Posted by on May 8, 2014 in Advertising and Marketing, Data Security, Privacy

The Federal Trade Commission (FTC) just announced that Snapchat agreed to settle charges that it deceived consumers about how its popular mobile message app worked and what personal user data it collected.  (Read the FTC’s press release here). Part of Snapchat’s appeal was a feature enabling users to control how long a message could be seen by the recipient. After the designated time limit expires, the message is destroyed, much like the mission briefings in Mission Impossible. At least that’s what Snapchat told users. According to the FTC, Snapchat misled consumers because the app didn’t exactly work the way it said it did. The FTC’s complaint against Snapchat (read it here) included these allegations:

  • Recipients of a “snap” (a Snapchat message) could save the snap using tools outside of the app. Snapchat apparently stored video snaps in a location on the recipient’s mobile device outside of the app’s secure “sandbox.” This enabled recipients to find and save video snaps by connecting their mobile device to a computer and using simple file browsing tools. Another way to bypass the deletion feature was to use apps that connected to Snapchat’s API to download and save snaps.
  • Snapchat told users that if a message recipient took a snapshot of the snap, the sender would be notified. In fact, the screenshot detection mention could be bypassed.
  • Snapchat collected geolocation data of users when it said it would not.
  • Snapchat told users to enter their mobile number to find friends who also use the app, implying that the user’s mobile phone number was the only information it collected. Without the user’s knowledge, Snapchat also collected the names and phone numbers of all contacts in the address book on the user’s phone.

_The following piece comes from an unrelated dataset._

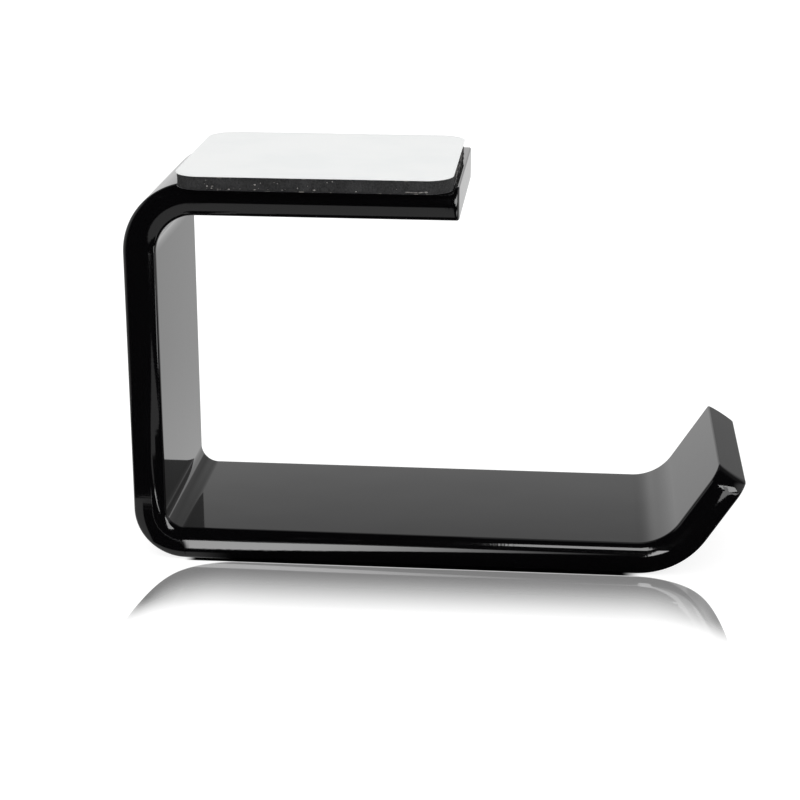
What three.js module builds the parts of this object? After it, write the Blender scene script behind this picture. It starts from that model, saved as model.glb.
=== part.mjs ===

So what’s the significance of the settlement? Here are a few quick takeaways.

  • Descriptions of mobile apps in an app marketplace like iTunes App Store or Google Play are product descriptions that could be the basis for false advertising claims.
  • Including boilerplate language in an app description, terms of use, or privacy policy is a bad idea if you don’t know what it means or can’t verify its accuracy. Snapchat’s privacy policy told users that it “did not ask for, track, or access any location-specific information.” A lot of apps say that. The problem was that Snapchat integrated an analytics tracking service in the Android version of the app that did collect location information.
  • Take into account exploits and workarounds when drafting privacy policies and product descriptions. This includes software that uses the app’s API.
  • The FTC is getting more active in pursuing false advertising claims against mobile app makers. In December of last year, the FTC settled charges that the developer of the “Brightest Flashlight Free” app deceived consumers about how their geolocation information would be shared with advertising networks and other third parties. The FTC’s interest in suing companies that allow a data breach to occur is also a growing concern, especially after the New Jersey federal district court’s decision in FTC v. Wyndham Worldwide Corp., recognizing the FTC’s authority to prosecute cases where a company is alleged to have failed to maintain “reasonable and appropriate data security for consumers’ sensitive personal information.”
  • Information transmitted over the Internet is rarely, if ever, gone forever. Somehow, somewhere, electronic data can be retrieved.